Directive: Copy every line of the data exactly, leaving nothing out.

* begin Data lines *

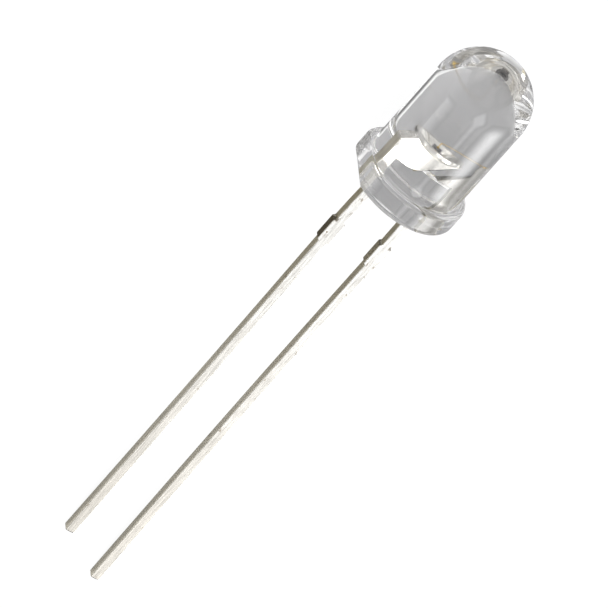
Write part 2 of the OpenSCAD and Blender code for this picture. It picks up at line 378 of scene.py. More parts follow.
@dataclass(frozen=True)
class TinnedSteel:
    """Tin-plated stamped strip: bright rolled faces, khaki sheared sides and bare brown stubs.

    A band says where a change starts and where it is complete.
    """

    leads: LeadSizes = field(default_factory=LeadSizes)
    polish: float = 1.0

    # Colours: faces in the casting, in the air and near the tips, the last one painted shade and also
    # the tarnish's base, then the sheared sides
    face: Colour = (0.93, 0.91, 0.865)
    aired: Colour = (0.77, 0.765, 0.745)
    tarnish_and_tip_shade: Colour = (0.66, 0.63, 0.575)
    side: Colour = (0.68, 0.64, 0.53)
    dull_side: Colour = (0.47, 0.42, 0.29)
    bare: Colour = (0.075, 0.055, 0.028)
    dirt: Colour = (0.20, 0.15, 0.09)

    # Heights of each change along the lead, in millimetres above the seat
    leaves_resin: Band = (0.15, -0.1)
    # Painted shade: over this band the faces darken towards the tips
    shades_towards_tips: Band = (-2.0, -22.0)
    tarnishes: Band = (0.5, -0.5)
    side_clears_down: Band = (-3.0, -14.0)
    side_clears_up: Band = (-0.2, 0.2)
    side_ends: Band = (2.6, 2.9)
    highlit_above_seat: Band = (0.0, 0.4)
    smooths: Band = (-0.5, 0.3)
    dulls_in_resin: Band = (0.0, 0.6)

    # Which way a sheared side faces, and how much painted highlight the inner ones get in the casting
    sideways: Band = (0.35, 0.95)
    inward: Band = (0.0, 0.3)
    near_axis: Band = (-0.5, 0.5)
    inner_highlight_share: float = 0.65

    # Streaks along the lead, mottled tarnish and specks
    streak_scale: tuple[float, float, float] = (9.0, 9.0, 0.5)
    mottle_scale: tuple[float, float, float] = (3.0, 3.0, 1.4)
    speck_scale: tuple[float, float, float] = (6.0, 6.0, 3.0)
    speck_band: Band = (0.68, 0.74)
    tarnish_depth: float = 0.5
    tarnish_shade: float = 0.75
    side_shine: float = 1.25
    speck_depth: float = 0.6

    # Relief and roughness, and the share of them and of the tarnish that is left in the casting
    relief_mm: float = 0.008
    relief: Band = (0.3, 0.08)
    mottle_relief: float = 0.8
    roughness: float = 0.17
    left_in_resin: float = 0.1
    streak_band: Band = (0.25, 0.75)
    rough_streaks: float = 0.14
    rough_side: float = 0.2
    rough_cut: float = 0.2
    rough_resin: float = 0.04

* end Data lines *

Answer to the task:
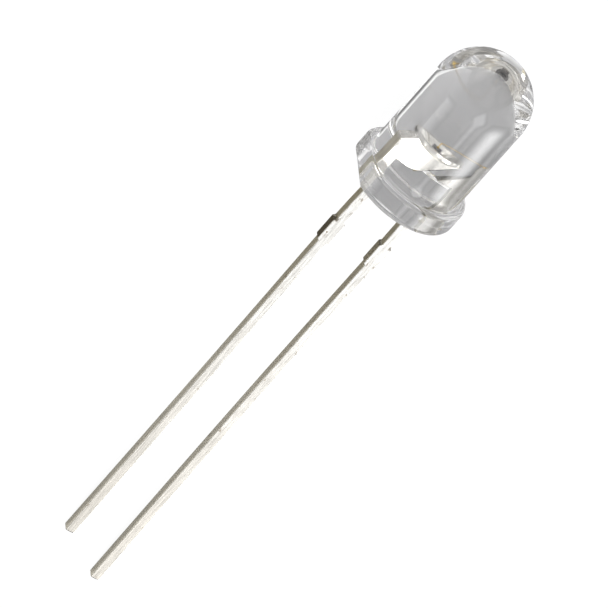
Write part 2 of the OpenSCAD and Blender code for this picture. It picks up at line 378 of scene.py. More parts follow.
@dataclass(frozen=True)
class TinnedSteel:
    """Tin-plated stamped strip: bright rolled faces, khaki sheared sides and bare brown stubs.

    A band says where a change starts and where it is complete.
    """

    leads: LeadSizes = field(default_factory=LeadSizes)
    polish: float = 1.0

    # Colours: faces in the casting, in the air and near the tips, the last one painted shade and also
    # the tarnish's base, then the sheared sides
    face: Colour = (0.93, 0.91, 0.865)
    aired: Colour = (0.77, 0.765, 0.745)
    tarnish_and_tip_shade: Colour = (0.66, 0.63, 0.575)
    side: Colour = (0.68, 0.64, 0.53)
    dull_side: Colour = (0.47, 0.42, 0.29)
    bare: Colour = (0.075, 0.055, 0.028)
    dirt: Colour = (0.20, 0.15, 0.09)

    # Heights of each change along the lead, in millimetres above the seat
    leaves_resin: Band = (0.15, -0.1)
    # Painted shade: over this band the faces darken towards the tips
    shades_towards_tips: Band = (-2.0, -22.0)
    tarnishes: Band = (0.5, -0.5)
    side_clears_down: Band = (-3.0, -14.0)
    side_clears_up: Band = (-0.2, 0.2)
    side_ends: Band = (2.6, 2.9)
    highlit_above_seat: Band = (0.0, 0.4)
    smooths: Band = (-0.5, 0.3)
    dulls_in_resin: Band = (0.0, 0.6)

    # Which way a sheared side faces, and how much painted highlight the inner ones get in the casting
    sideways: Band = (0.35, 0.95)
    inward: Band = (0.0, 0.3)
    near_axis: Band = (-0.5, 0.5)
    inner_highlight_share: float = 0.65

    # Streaks along the lead, mottled tarnish and specks
    streak_scale: tuple[float, float, float] = (9.0, 9.0, 0.5)
    mottle_scale: tuple[float, float, float] = (3.0, 3.0, 1.4)
    speck_scale: tuple[float, float, float] = (6.0, 6.0, 3.0)
    speck_band: Band = (0.68, 0.74)
    tarnish_depth: float = 0.5
    tarnish_shade: float = 0.75
    side_shine: float = 1.25
    speck_depth: float = 0.6

    # Relief and roughness, and the share of them and of the tarnish that is left in the casting
    relief_mm: float = 0.008
    relief: Band = (0.3, 0.08)
    mottle_relief: float = 0.8
    roughness: float = 0.17
    left_in_resin: float = 0.1
    streak_band: Band = (0.25, 0.75)
    rough_streaks: float = 0.14
    rough_side: float = 0.2
    rough_cut: float = 0.2
    rough_resin: float = 0.04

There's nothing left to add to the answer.